PBS Human Footprint: The Ground Below

8/9/2023

9:37 PM ET

SHANE CAMPBELL-STATON: As an attorney, she won more than a billion dollars for Black farmers in a landmark trial against the U.S. Department of Agriculture, and she was Alabama's first Black woman judge. 

FAYA ORA ROSE TOURE: I want to remind us again that August the 6th is the anniversary-- I think it's the 58th anniversary-- of the passage of the Voting Rights Act, and I know what y'all are saying. "What do we have to celebrate?" You know, the Shelby case in 2013 actually gutted the pre-clearance of the Voting Rights Act, but just because they gutted it, we cannot gut our faith. We cannot gut our struggle and our movement. 

9:45 PM ET

CAMPBELL-STATON: The idea that there’s, like, a single through line that links piles of dead cretaceous organisms to voting patterns—

CRAIG MCCLAIN: Right. 

CAMPBELL-STATON: -- across geographic space, is--is phenomenal. I've never seen anything-- I--I've just literally never seen anything like this before. 

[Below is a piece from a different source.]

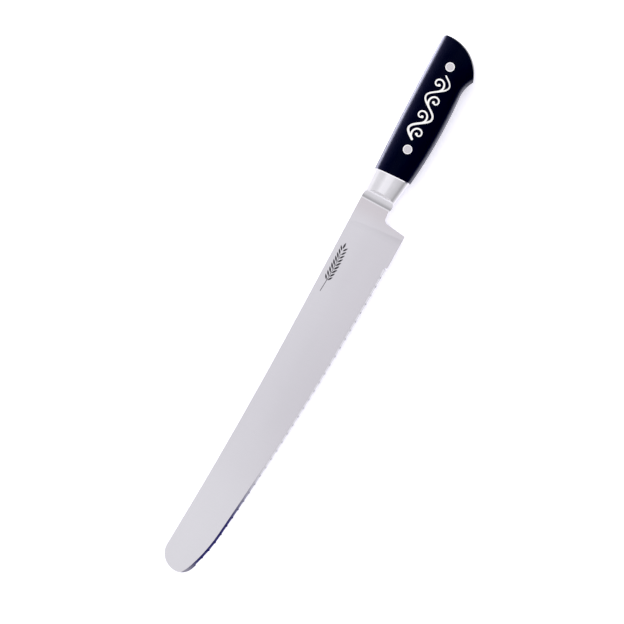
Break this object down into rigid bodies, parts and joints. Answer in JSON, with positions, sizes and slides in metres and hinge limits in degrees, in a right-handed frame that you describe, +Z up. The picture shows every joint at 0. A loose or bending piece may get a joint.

MCCLAIN: When I sort of heard about this, I really went out and searched for, like, the maps and kept finding more and more patterns that reflected that, and so, for example, this is obesity prevalence in females in 2011 across the South, which follows the Black Belt as well. 

I think, of the maps that we've looked at so far, this one may be one of the most alarming, right? This is a now map. This map wouldn't exist if there wasn't healthcare disparities, right, if there wasn't economic disparities that we still haven't yet addressed. 

We wouldn't see evidence of the Black Belt; we wouldn't see evidence of this ancient coastline if we had been better as a society dealing with these issues. 

CAMPBELL-STATON: Today, efforts are underway to dismantle what remains of the Voting Rights Act and reinstitute many of the barriers that long kept African-Americans from wielding political power in the South. So Craig thinks that seeing some geology in today's electoral maps is actually kind of reassuring. 

MCCLAIN: When the blue belt goes away. Then there's real cause for concern; it may mean that the voting rights are being diminished of African-Americans in the South.